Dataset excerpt
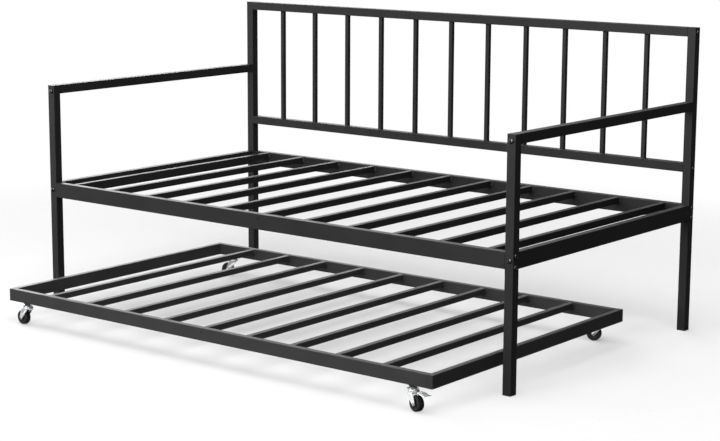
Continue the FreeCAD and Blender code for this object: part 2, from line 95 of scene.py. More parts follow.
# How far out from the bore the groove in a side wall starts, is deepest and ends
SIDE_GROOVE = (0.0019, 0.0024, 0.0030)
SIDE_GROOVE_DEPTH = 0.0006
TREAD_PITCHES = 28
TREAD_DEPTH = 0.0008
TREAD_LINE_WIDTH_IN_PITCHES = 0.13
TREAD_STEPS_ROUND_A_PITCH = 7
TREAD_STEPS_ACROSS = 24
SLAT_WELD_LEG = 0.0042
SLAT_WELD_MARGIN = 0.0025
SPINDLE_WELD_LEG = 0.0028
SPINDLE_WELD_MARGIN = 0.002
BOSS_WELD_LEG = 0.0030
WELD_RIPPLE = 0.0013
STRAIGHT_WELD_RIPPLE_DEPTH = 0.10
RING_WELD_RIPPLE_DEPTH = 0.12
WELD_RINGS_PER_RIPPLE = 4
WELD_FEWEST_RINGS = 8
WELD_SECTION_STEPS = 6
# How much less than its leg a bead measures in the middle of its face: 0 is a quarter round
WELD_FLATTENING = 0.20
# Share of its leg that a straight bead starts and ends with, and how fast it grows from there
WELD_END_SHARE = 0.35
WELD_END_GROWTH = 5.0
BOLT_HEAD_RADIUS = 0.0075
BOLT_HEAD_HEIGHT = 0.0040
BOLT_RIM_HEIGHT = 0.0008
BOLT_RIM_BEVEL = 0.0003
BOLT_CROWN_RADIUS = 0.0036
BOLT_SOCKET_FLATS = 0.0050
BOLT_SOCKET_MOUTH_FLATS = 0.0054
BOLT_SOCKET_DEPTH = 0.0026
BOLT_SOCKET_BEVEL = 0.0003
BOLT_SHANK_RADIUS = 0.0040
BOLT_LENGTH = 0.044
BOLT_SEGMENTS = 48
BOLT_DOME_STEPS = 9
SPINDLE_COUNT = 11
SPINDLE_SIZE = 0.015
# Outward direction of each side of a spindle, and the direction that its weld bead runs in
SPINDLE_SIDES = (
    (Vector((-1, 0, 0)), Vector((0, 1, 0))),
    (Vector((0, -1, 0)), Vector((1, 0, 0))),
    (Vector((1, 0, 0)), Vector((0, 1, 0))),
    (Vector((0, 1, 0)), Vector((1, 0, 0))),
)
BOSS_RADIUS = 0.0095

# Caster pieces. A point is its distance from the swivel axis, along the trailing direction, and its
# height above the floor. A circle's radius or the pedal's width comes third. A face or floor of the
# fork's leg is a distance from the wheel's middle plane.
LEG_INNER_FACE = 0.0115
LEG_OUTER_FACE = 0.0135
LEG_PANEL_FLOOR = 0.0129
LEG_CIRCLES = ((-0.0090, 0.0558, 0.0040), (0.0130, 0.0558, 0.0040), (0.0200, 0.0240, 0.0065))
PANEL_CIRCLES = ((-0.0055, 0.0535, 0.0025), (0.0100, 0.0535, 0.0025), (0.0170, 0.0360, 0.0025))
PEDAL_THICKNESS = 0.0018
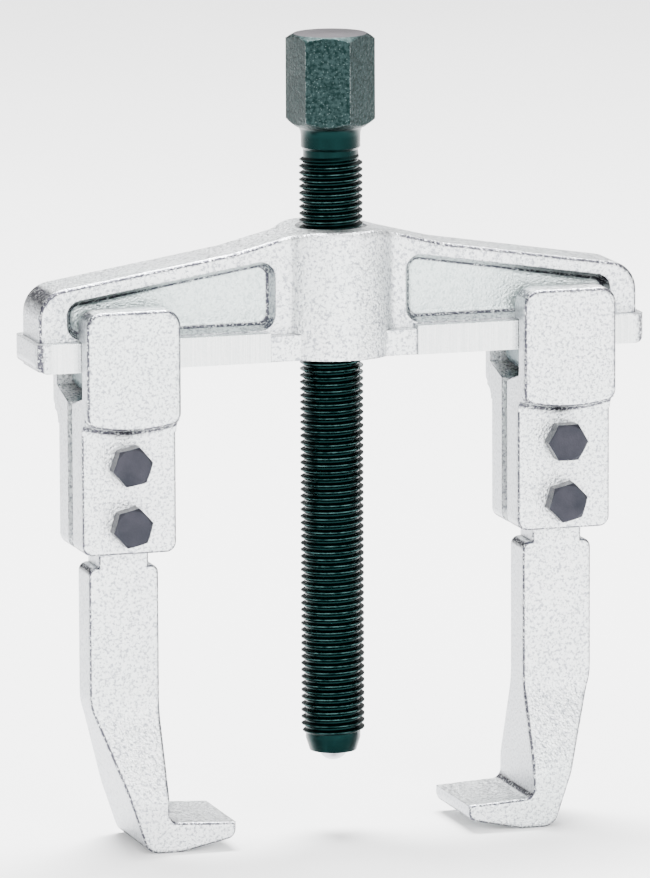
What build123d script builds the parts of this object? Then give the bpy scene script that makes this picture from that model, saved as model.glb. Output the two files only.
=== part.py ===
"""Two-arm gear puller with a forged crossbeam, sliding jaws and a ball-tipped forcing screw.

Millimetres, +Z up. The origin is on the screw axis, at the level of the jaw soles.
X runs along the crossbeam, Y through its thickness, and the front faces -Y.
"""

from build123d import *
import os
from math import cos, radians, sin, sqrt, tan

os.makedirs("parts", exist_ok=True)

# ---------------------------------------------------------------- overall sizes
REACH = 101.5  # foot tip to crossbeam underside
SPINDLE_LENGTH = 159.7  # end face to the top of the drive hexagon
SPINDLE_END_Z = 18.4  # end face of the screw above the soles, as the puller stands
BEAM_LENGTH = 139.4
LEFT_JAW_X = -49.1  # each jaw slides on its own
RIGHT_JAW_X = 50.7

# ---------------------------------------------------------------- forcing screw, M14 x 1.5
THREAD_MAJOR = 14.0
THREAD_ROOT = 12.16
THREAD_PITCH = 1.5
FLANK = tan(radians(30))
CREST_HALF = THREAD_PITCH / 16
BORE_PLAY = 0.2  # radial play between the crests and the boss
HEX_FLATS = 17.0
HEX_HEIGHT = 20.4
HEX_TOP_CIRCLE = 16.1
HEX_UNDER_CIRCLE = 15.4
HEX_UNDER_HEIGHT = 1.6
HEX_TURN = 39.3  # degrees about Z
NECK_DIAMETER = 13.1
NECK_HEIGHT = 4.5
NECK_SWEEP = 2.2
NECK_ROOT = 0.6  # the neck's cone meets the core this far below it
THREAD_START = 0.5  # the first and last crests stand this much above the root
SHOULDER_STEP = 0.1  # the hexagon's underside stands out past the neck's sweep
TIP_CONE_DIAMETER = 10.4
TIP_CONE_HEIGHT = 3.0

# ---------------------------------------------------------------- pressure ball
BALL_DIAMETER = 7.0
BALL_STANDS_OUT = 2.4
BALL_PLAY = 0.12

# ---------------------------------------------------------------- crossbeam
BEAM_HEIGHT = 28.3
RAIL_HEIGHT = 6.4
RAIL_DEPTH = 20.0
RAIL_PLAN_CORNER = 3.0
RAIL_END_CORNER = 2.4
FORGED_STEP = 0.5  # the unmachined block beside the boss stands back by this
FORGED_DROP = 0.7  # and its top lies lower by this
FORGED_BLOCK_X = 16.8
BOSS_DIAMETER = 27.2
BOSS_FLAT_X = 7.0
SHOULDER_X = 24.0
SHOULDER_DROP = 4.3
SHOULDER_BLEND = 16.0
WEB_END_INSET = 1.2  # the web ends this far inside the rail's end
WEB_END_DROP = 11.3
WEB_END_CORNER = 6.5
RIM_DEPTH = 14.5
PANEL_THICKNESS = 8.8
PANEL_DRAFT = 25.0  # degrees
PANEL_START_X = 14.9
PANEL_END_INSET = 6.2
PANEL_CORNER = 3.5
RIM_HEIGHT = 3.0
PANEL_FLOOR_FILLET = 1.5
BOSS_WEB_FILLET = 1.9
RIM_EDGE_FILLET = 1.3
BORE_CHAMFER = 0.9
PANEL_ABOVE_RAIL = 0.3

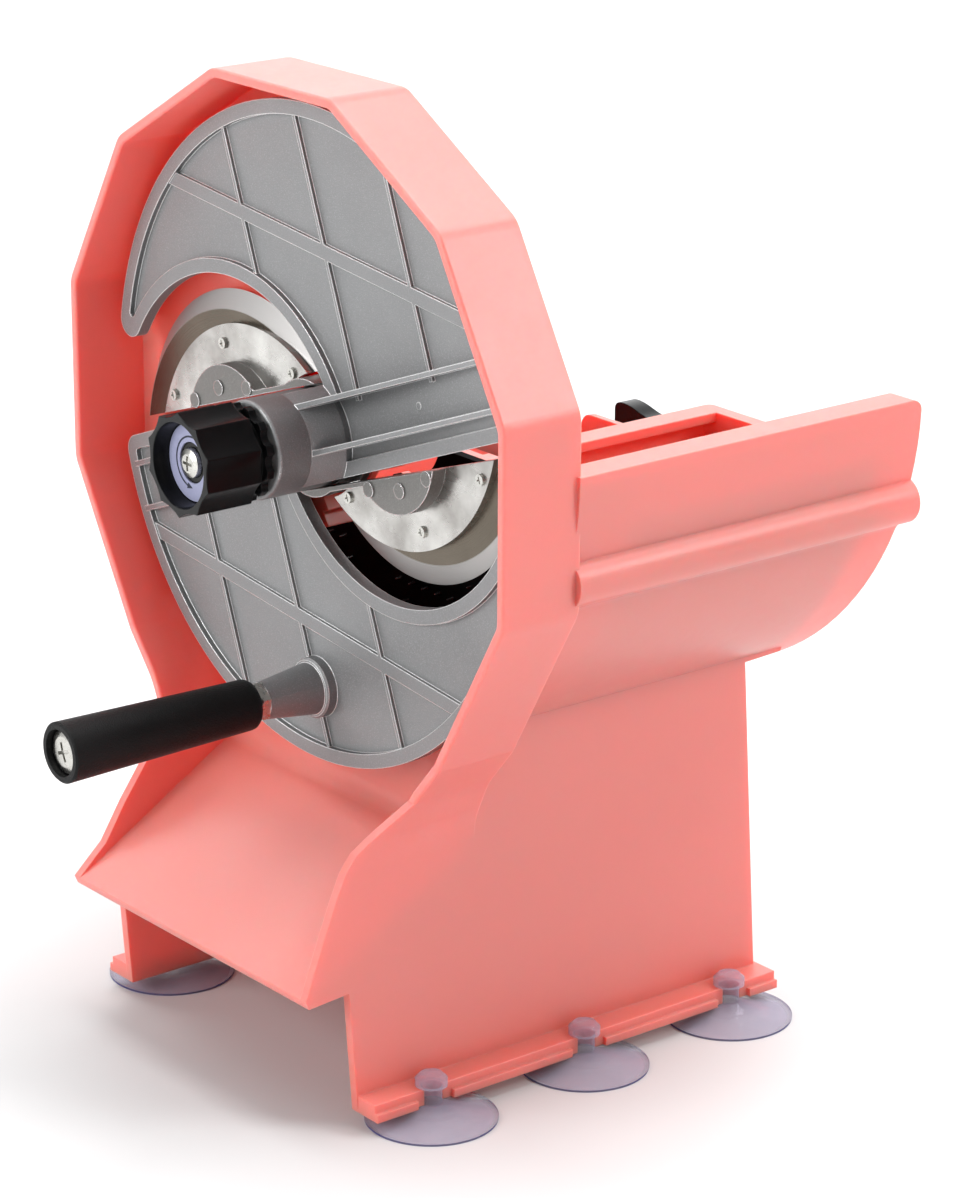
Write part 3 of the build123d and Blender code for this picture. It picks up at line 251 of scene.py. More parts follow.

▶ _The task_: Write out all records exactly, keeping every detail.

▶ _Written answer_:
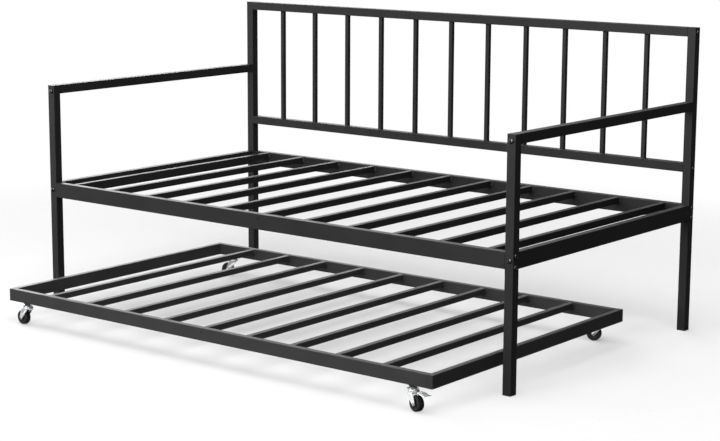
Continue the FreeCAD and Blender code for this object: part 2, from line 95 of scene.py. More parts follow.
# How far out from the bore the groove in a side wall starts, is deepest and ends
SIDE_GROOVE = (0.0019, 0.0024, 0.0030)
SIDE_GROOVE_DEPTH = 0.0006
TREAD_PITCHES = 28
TREAD_DEPTH = 0.0008
TREAD_LINE_WIDTH_IN_PITCHES = 0.13
TREAD_STEPS_ROUND_A_PITCH = 7
TREAD_STEPS_ACROSS = 24
SLAT_WELD_LEG = 0.0042
SLAT_WELD_MARGIN = 0.0025
SPINDLE_WELD_LEG = 0.0028
SPINDLE_WELD_MARGIN = 0.002
BOSS_WELD_LEG = 0.0030
WELD_RIPPLE = 0.0013
STRAIGHT_WELD_RIPPLE_DEPTH = 0.10
RING_WELD_RIPPLE_DEPTH = 0.12
WELD_RINGS_PER_RIPPLE = 4
WELD_FEWEST_RINGS = 8
WELD_SECTION_STEPS = 6
# How much less than its leg a bead measures in the middle of its face: 0 is a quarter round
WELD_FLATTENING = 0.20
# Share of its leg that a straight bead starts and ends with, and how fast it grows from there
WELD_END_SHARE = 0.35
WELD_END_GROWTH = 5.0
BOLT_HEAD_RADIUS = 0.0075
BOLT_HEAD_HEIGHT = 0.0040
BOLT_RIM_HEIGHT = 0.0008
BOLT_RIM_BEVEL = 0.0003
BOLT_CROWN_RADIUS = 0.0036
BOLT_SOCKET_FLATS = 0.0050
BOLT_SOCKET_MOUTH_FLATS = 0.0054
BOLT_SOCKET_DEPTH = 0.0026
BOLT_SOCKET_BEVEL = 0.0003
BOLT_SHANK_RADIUS = 0.0040
BOLT_LENGTH = 0.044
BOLT_SEGMENTS = 48
BOLT_DOME_STEPS = 9
SPINDLE_COUNT = 11
SPINDLE_SIZE = 0.015
# Outward direction of each side of a spindle, and the direction that its weld bead runs in
SPINDLE_SIDES = (
    (Vector((-1, 0, 0)), Vector((0, 1, 0))),
    (Vector((0, -1, 0)), Vector((1, 0, 0))),
    (Vector((1, 0, 0)), Vector((0, 1, 0))),
    (Vector((0, 1, 0)), Vector((1, 0, 0))),
)
BOSS_RADIUS = 0.0095

# Caster pieces. A point is its distance from the swivel axis, along the trailing direction, and its
# height above the floor. A circle's radius or the pedal's width comes third. A face or floor of the
# fork's leg is a distance from the wheel's middle plane.
LEG_INNER_FACE = 0.0115
LEG_OUTER_FACE = 0.0135
LEG_PANEL_FLOOR = 0.0129
LEG_CIRCLES = ((-0.0090, 0.0558, 0.0040), (0.0130, 0.0558, 0.0040), (0.0200, 0.0240, 0.0065))
PANEL_CIRCLES = ((-0.0055, 0.0535, 0.0025), (0.0100, 0.0535, 0.0025), (0.0170, 0.0360, 0.0025))
PEDAL_THICKNESS = 0.0018
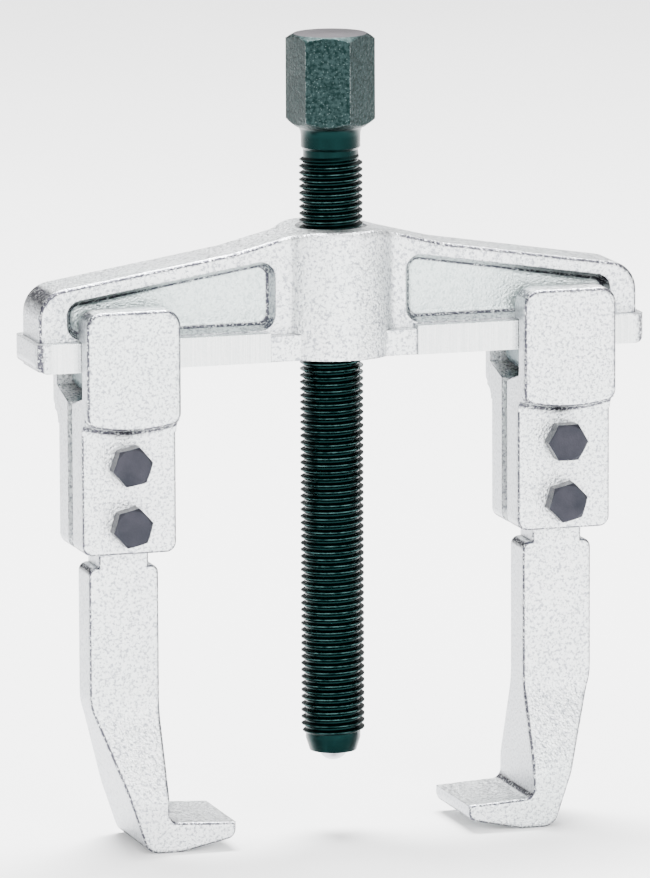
What build123d script builds the parts of this object? Then give the bpy scene script that makes this picture from that model, saved as model.glb. Output the two files only.
=== part.py ===
"""Two-arm gear puller with a forged crossbeam, sliding jaws and a ball-tipped forcing screw.

Millimetres, +Z up. The origin is on the screw axis, at the level of the jaw soles.
X runs along the crossbeam, Y through its thickness, and the front faces -Y.
"""

from build123d import *
import os
from math import cos, radians, sin, sqrt, tan

os.makedirs("parts", exist_ok=True)

# ---------------------------------------------------------------- overall sizes
REACH = 101.5  # foot tip to crossbeam underside
SPINDLE_LENGTH = 159.7  # end face to the top of the drive hexagon
SPINDLE_END_Z = 18.4  # end face of the screw above the soles, as the puller stands
BEAM_LENGTH = 139.4
LEFT_JAW_X = -49.1  # each jaw slides on its own
RIGHT_JAW_X = 50.7

# ---------------------------------------------------------------- forcing screw, M14 x 1.5
THREAD_MAJOR = 14.0
THREAD_ROOT = 12.16
THREAD_PITCH = 1.5
FLANK = tan(radians(30))
CREST_HALF = THREAD_PITCH / 16
BORE_PLAY = 0.2  # radial play between the crests and the boss
HEX_FLATS = 17.0
HEX_HEIGHT = 20.4
HEX_TOP_CIRCLE = 16.1
HEX_UNDER_CIRCLE = 15.4
HEX_UNDER_HEIGHT = 1.6
HEX_TURN = 39.3  # degrees about Z
NECK_DIAMETER = 13.1
NECK_HEIGHT = 4.5
NECK_SWEEP = 2.2
NECK_ROOT = 0.6  # the neck's cone meets the core this far below it
THREAD_START = 0.5  # the first and last crests stand this much above the root
SHOULDER_STEP = 0.1  # the hexagon's underside stands out past the neck's sweep
TIP_CONE_DIAMETER = 10.4
TIP_CONE_HEIGHT = 3.0

# ---------------------------------------------------------------- pressure ball
BALL_DIAMETER = 7.0
BALL_STANDS_OUT = 2.4
BALL_PLAY = 0.12

# ---------------------------------------------------------------- crossbeam
BEAM_HEIGHT = 28.3
RAIL_HEIGHT = 6.4
RAIL_DEPTH = 20.0
RAIL_PLAN_CORNER = 3.0
RAIL_END_CORNER = 2.4
FORGED_STEP = 0.5  # the unmachined block beside the boss stands back by this
FORGED_DROP = 0.7  # and its top lies lower by this
FORGED_BLOCK_X = 16.8
BOSS_DIAMETER = 27.2
BOSS_FLAT_X = 7.0
SHOULDER_X = 24.0
SHOULDER_DROP = 4.3
SHOULDER_BLEND = 16.0
WEB_END_INSET = 1.2  # the web ends this far inside the rail's end
WEB_END_DROP = 11.3
WEB_END_CORNER = 6.5
RIM_DEPTH = 14.5
PANEL_THICKNESS = 8.8
PANEL_DRAFT = 25.0  # degrees
PANEL_START_X = 14.9
PANEL_END_INSET = 6.2
PANEL_CORNER = 3.5
RIM_HEIGHT = 3.0
PANEL_FLOOR_FILLET = 1.5
BOSS_WEB_FILLET = 1.9
RIM_EDGE_FILLET = 1.3
BORE_CHAMFER = 0.9
PANEL_ABOVE_RAIL = 0.3

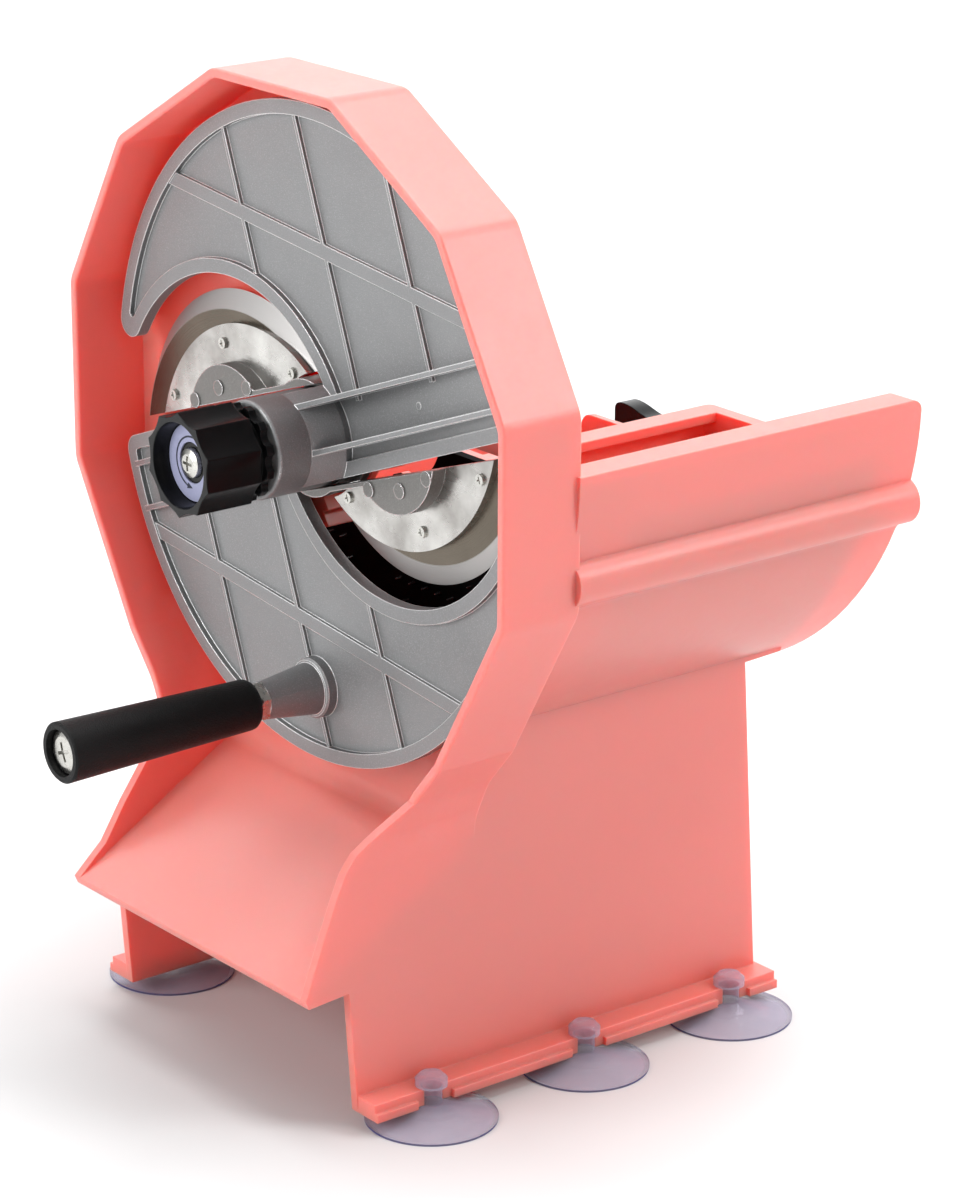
Write part 3 of the build123d and Blender code for this picture. It picks up at line 251 of scene.py. More parts follow.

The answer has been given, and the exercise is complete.